Bhoga means ‘Sexual enjoyment’. I was on the right path. In the name of research, I booked myself a Sexual Energy Massage with Tantric Master Floating Eagle. Floating Eagle was charming, tall, toned and definitely naked under his loose orange robe. He handed me my own robe and said “Don’t be shy. Take it all off”.
We sat opposite one another on our yoga mats, legs in lotus position, hands in prayer position. He chanted about honoring my mind, body and spirit, and told me the only thing expected of me was to ‘surrender into bliss.’ That didn’t sound so difficult. I can do bliss quite easily. I disrobed, pretending it was completely natural to be naked in front of an orange robed floating eagle.

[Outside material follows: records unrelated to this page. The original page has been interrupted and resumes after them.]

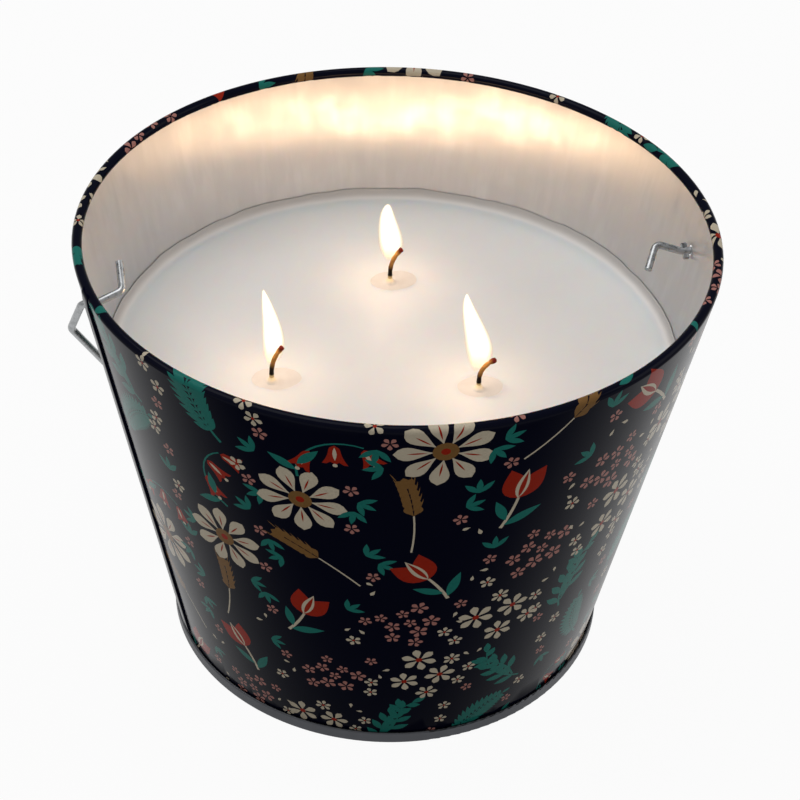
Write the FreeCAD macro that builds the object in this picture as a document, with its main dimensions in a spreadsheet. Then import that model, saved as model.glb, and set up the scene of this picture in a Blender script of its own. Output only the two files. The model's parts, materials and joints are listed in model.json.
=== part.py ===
import FreeCAD, Part
import math
import os
import Sketcher

# A tinplate candle bucket: a conical wall with a side seam and a rolled rim, a base folded
# onto it in a double seam, three wicks in poured wax, and a bent wire bail that pivots in
# two holes. Origin at the middle of the ground ring, Z up, bail holes on the X axis.

Vector = FreeCAD.Vector

SIZES = [
    ("RimRadius", 82.5, "outside radius of the rolled rim"),
    ("BucketHeight", 126.5, "ground to the top of the rim"),
    ("WallAngle", 10.28, "lean of the wall from upright, in degrees"),
    ("SheetThickness", 0.25, "tinplate of the wall and the base"),
    ("CurlRadius", 1.3, "outside radius of the rim curl"),
    ("CurlAngle", 262, "where the curl's raw edge ends, in degrees from outwards"),
    ("SeamHeight", 3.6, "height of the double seam at the base"),
    ("SeamGap", 0.03, "play between the folded layers of the double seam"),
    ("SeamCorner", 0.45, "outside radius of the double seam's lower corners"),
    ("HookGap", 0.5, "space that the sealing compound fills under the base's hook"),
    ("PanelLift", 2.6, "ground to the underside of the base panel"),
    ("LockSeamAngle", 192.15, "place of the side seam round the wall, in degrees"),
    ("LockSeamWidth", 5.0, "width of the folded side seam"),
    ("LockSeamRise", 0.6, "height of the side seam above the wall"),
    ("LockSeamSeat", 0.15, "depth of the side seam in the wall's sheet"),
    ("HoleDrop", 16.0, "top of the rim to the bail's pivot"),
    ("HoleRadius", 1.45, "bail holes in the wall"),
    ("WireRadius", 1.0, "bail wire"),
    ("WallClearance", 0.3, "bail wire to the wall at the holes"),
    ("RimClearance", 0.25, "bail wire to the rim when it passes upright"),
    ("HangClearance", 0.6, "arch of the hanging bail to the printed wall"),
    ("BailHeight", 115, "pivot to the middle of the bail's arch"),
    ("ShoulderDrop", 17, "pivot to the bail's lower bends"),
    ("LegAngle", 16, "inward lean of the bail below its shoulders, in degrees"),
    ("HookInset", 9.0, "bail's inner bends from the wall"),
    ("HookRise", 2.7, "bail's inner bends from the pivot line"),
    ("HookLength", 7.9, "straight end of the bail wire past its inner bend"),
    ("RightHookAngle", 26, "inward lean of the right end, in degrees"),
    ("BendRadius", 1.7, "centreline radius of the bail's sharp bends"),
    ("HookBendRadius", 3.4, "centreline radius of the bail's inner bends"),
    ("ShoulderRadius", 7, "centreline radius of the bail's lower bends"),
    ("EarLength", 1.7, "pinched stop on the wire, along the wire"),
    ("EarReach", 2.3, "pinched stop, from the wire's middle"),
    ("EarThickness", 0.9, "pinched stop, across"),
    ("EarChamfer", 0.25, "blunted edges of the pinched stops"),
    ("PrintThickness", 0.12, "layer of printed colour"),
    ("PrintGap", 0.03, "print to the wall at the middle of each field"),
    ("PrintMargin", 1.0, "bare edge below the rim and above the double seam"),
    ("PrintBailRoom", 21, "bare band at each bail hole, where the legs pass close"),
    ("PrintRowPitch", 23.05, "row to row of the printed motifs, up the wall"),
    ("PrintFirstRow", 2.8, "double seam to the first row of motifs"),
    ("PrintWave", 2, "rise and fall of a row of motifs"),
    ("PrintColumns", 18, "motifs in the lowest row and in every second row above it"),
    ("PrintSeamAngle", 10, "side seam to the first motif of such a row, in degrees"),
    ("PrintTurnAngle", 12, "step of the motifs' turns, in degrees"),
    ("WaxDrop", 39.3, "top of the rim to the wax"),
    ("WaxGap", 0.3, "gap that the wax leaves at the wall as it cools"),
    ("FitGap", 0.05, "wax to the pieces that it holds"),
    ("WickRadius", 0.7, "cotton wick"),
    ("WickStand", 1.5, "straight wick above the wax before it bends"),
    ("WickTipAngle", -12.35, "direction that the wick tips lean to, in degrees"),
    ("TabRadius", 10, "steel wick tab"),
    ("TabThickness", 0.3, "sheet of the wick tab"),
    ("NeckRadius", 1.6, "outside radius of the wick tab's neck"),
    ("NeckHeight", 6, "height of the wick tab's neck"),
    ("PadRadius", 9, "adhesive pad under a wick tab"),
    ("PadThickness", 0.8, "adhesive pad, thickness"),
    ("LeftInset", 47.2, "rim to the left wick, level with it"),
    ("LeftWickAngle", -165.85, "left wick round the axis, in degrees"),
    ("LeftTipRadius", 13.8, "bend radius of the left wick"),
    ("LeftTipAngle", 37, "turn of the left wick, in degrees"),
    ("RightInset", 55.2, "rim to the right wick, level with it"),
    ("RightWickAngle", -47.45, "right wick round the axis, in degrees"),
    ("RightTipRadius", 7.2, "bend radius of the right wick"),
    ("RightTipAngle", 63, "turn of the right wick, in degrees"),
    ("BackInset", 51.4, "rim to the back wick, level with it"),
    ("BackWickAngle", 81.15, "back wick round the axis, in degrees"),
    ("BackTipRadius", 11.5, "bend radius of the back wick"),
    ("BackTipAngle", 42, "turn of the back wick, in degrees"),
]

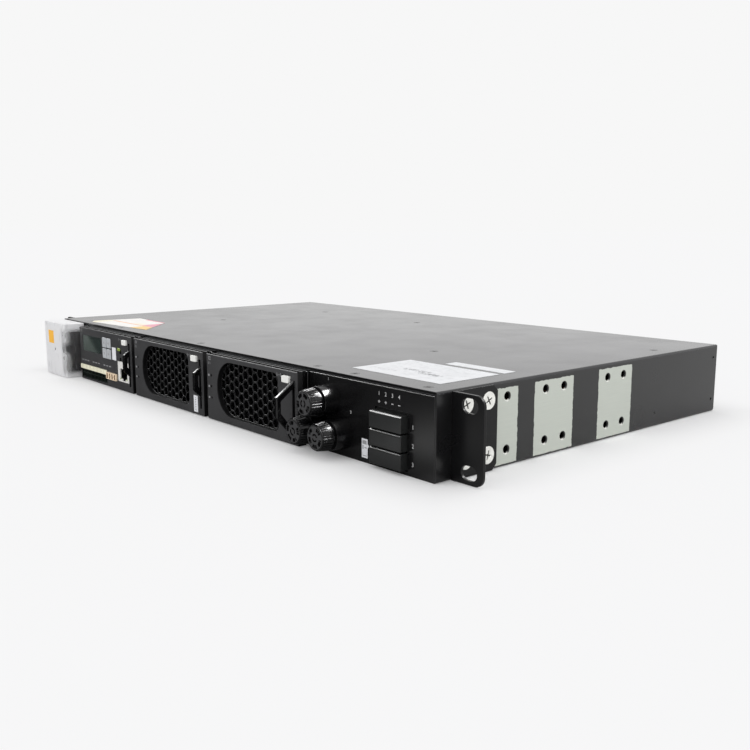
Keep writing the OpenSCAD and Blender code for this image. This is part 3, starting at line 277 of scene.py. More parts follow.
def powder_coat(name, level, roughness, shade, depth=0.006):
    finish = Finish(name, (shade, shade, shade * 1.08), roughness, level=level)
    finish.vary_colour(45 * MM, 0.12)
    finish.vary_roughness(30 * MM, 0.03)
    finish.grain(0.5 * MM, depth * MM)
    finish.wear_and_edge_highlight((0.09, 0.09, 0.095), 0.35 * MM, 0.5)
    return finish


def lid_paint():
    """Smooth coat on the lid, with painted deep shade down its front lip."""
    finish = powder_coat("lid_paint", 0.55, 0.17, 0.03, 0.0015)
    # painted shade: the lid's front lip, below its top, is painted near black
    below = finish.past("Z", TOP_Z - 0.25 * MM, TOP_Z - 0.35 * MM)
    lip = finish.past("Y", low("lid").y + 0.1 * MM, low("lid").y + 0.05 * MM)
    finish.layer(finish.maths("MULTIPLY", below, lip), (0.003, 0.003, 0.003, 1))
    return finish


def side_paint():
    """Powder coat with the masked, unpainted bands on the shelf's two sides; their countersinks carry a
    painted highlight and painted shade.
    """
    finish = powder_coat("side_paint", 0.5, 0.3, 0.008)
    ragged = finish.between(finish.noise(2.5 * MM), 0.3, 0.7, -0.25 * MM, 0.25 * MM)
    nearest = None
    for y0, y1, top in BARE_BANDS:
        band = finish.off_box({"Y": (y0 * MM, y1 * MM), "Z": (1.3 * MM, top * MM)}, ragged)
        nearest = band if nearest is None else finish.maths("MINIMUM", nearest, band)
    out = finish.maths("ABSOLUTE", finish.axis("X"))
    skin = finish.between(out, SIDE_X - (SKIN + 0.05) * MM, SIDE_X - (SKIN - 0.05) * MM)
    mask = finish.maths("MULTIPLY", finish.inside(nearest), skin)
    brushed = finish.noise(0.5 * MM, stretch=(1, 30, 1))
    steel = finish.mix(brushed, (0.5, 0.53, 0.48, 1), (0.57, 0.6, 0.54, 1))
    # painted light on the countersinks: a pale glint where they face up and back, near black shade
    # elsewhere
    lit = finish.facing((0, 0.5, 0.866), 0.15, 0.4)
    rim = finish.mix(lit, (0.02, 0.02, 0.02, 1), (0.75, 0.76, 0.7, 1))
    flat = finish.between(out, SIDE_X - (RIM_DEPTH + 0.02) * MM, SIDE_X - (RIM_DEPTH - 0.02) * MM)
    finish.layer(mask, finish.mix(flat, rim, steel), 0.62)
    return finish


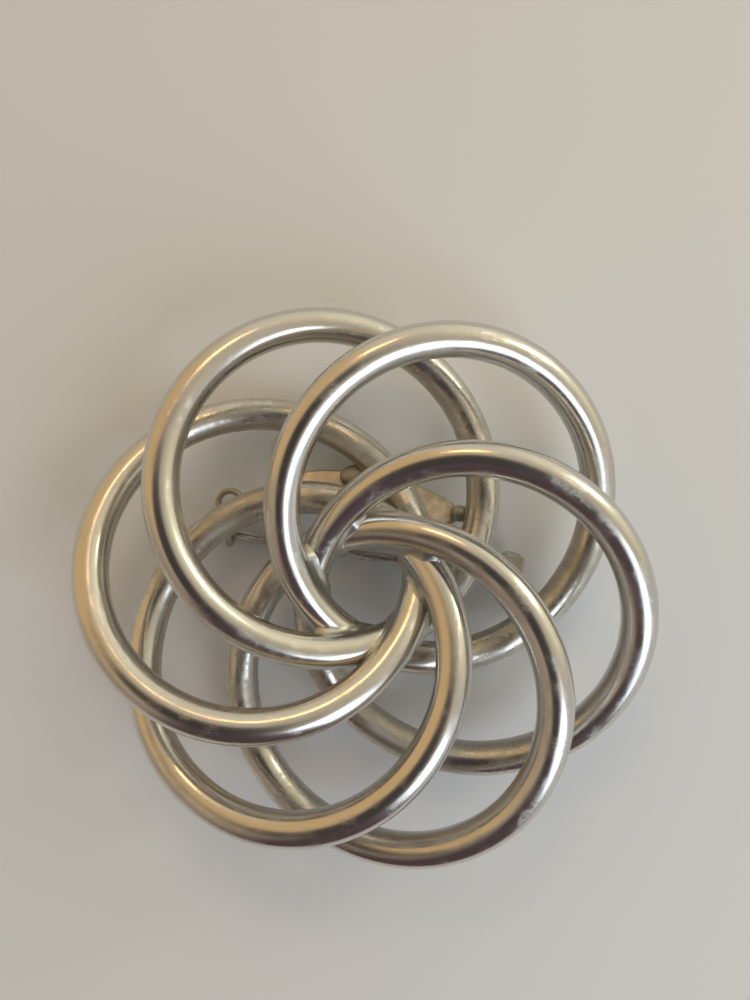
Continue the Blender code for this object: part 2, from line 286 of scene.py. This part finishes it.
def new_piece(name, mesh, material, body, node):
    """Link a mesh as a piece of the object, shaded smooth, in place of a CAD node."""
    piece = bpy.data.objects.new(name, mesh)
    bpy.context.scene.collection.objects.link(piece)
    mesh.materials.clear()
    mesh.materials.append(material)
    mesh.shade_smooth()
    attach(piece, body)
    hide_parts(node)


def tube_mesh(name, rows, closed):
    """A tube through rows of points, one row round the wire at each station."""
    build = bmesh.new()
    grid = [[build.verts.new(point) for point in row] for row in rows]
    count = len(grid)
    sides = len(grid[0])
    for i in range(count if closed else count - 1):
        for j in range(sides):
            after_i = (i + 1) % count
            after_j = (j + 1) % sides
            corners = (grid[i][j], grid[after_i][j], grid[after_i][after_j], grid[i][after_j])
            build.faces.new(corners)
    if not closed:
        build.faces.new(reversed(grid[0]))
        build.faces.new(grid[-1])
    bmesh.ops.recalc_face_normals(build, faces=build.faces)
    mesh = bpy.data.meshes.new(name)
    build.to_mesh(mesh)
    build.free()
    return mesh


def joined_mesh(name, parts):
    """One mesh made of several, which are used up."""
    build = bmesh.new()
    for part in parts:
        build.from_mesh(part)
        bpy.data.meshes.remove(part)
    mesh = bpy.data.meshes.new(name)
    build.to_mesh(mesh)
    build.free()
    return mesh


def mark_wire(mesh, ring):
    """Give each point its place about the ring, in millimetres, by which drawn lines are laid."""
    mesh.attributes.new("wire_place", "FLOAT_VECTOR", "POINT")
    mesh.attributes.new("wire_turn", "FLOAT", "POINT")
    place = mesh.attributes["wire_place"]
    turn = mesh.attributes["wire_turn"]
    for index, vertex in enumerate(mesh.vertices):
        offset = vertex.co - ring.centre
        height = offset.dot(ring.up)
        x = offset.dot(ring.x_axis) / MM
        y = offset.dot(ring.y_axis) / MM
        reach = math.hypot(x, y) - ring.radius / MM
        place.data[index].vector = (reach, height / MM, x)
        turn.data[index].value = y


def modified_mesh(mesh, name, modifiers):
    """The mesh after a list of (modifier type, settings) has been worked out on it."""
    holder = bpy.data.objects.new("holder", mesh)
    bpy.context.scene.collection.objects.link(holder)
    for kind, settings in modifiers:
        modifier = holder.modifiers.new(kind.lower(), kind)
        for key, value in settings.items():
            setattr(modifier, key, value)
    graph = bpy.context.evaluated_depsgraph_get()
    result = bpy.data.meshes.new_from_object(holder.evaluated_get(graph))
    result.name = name
    bpy.data.objects.remove(holder, do_unlink=True)
    return result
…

The room was quiet, apart from his chants and tantric breathing. I focused for all it was worth on the Bliss yet to come. I kept my eyes firmly closed and avoided glancing down at his floating eagle, which I have to say, seemed set to soar at any minute.
Floating Eagle’s breathing got louder and louder. Pleasurable sounds. Intense. Animalistic. Sex sounds. I started making sounds too. Mine started softly but slowly, coming from the bottom of my Yoni, up through my sensual feminine waters, and out through my mouth, where they became huge full blooded hysterical guffaws. My sounds were not sounds of sexual pleasure.
Floating Eagle was not amused. He stared at me while I dissolved into fits of laughter that only ended when I stooped to pick up my clothes from the pavement outside the Sanctuary. I dressed in the car, pulled up my laddered stockings, then called my Tantric Touch Boss.
“Don’t bother coming back. If you want to work for us, you need to put your full heart and Yoni into the stories”. I wish I had put my whole Yoni into that story. Even with all the intense research I did, I never got paid never had a Tantric Massage. I never learned how to give a decent blow job. And I still don’t have any money.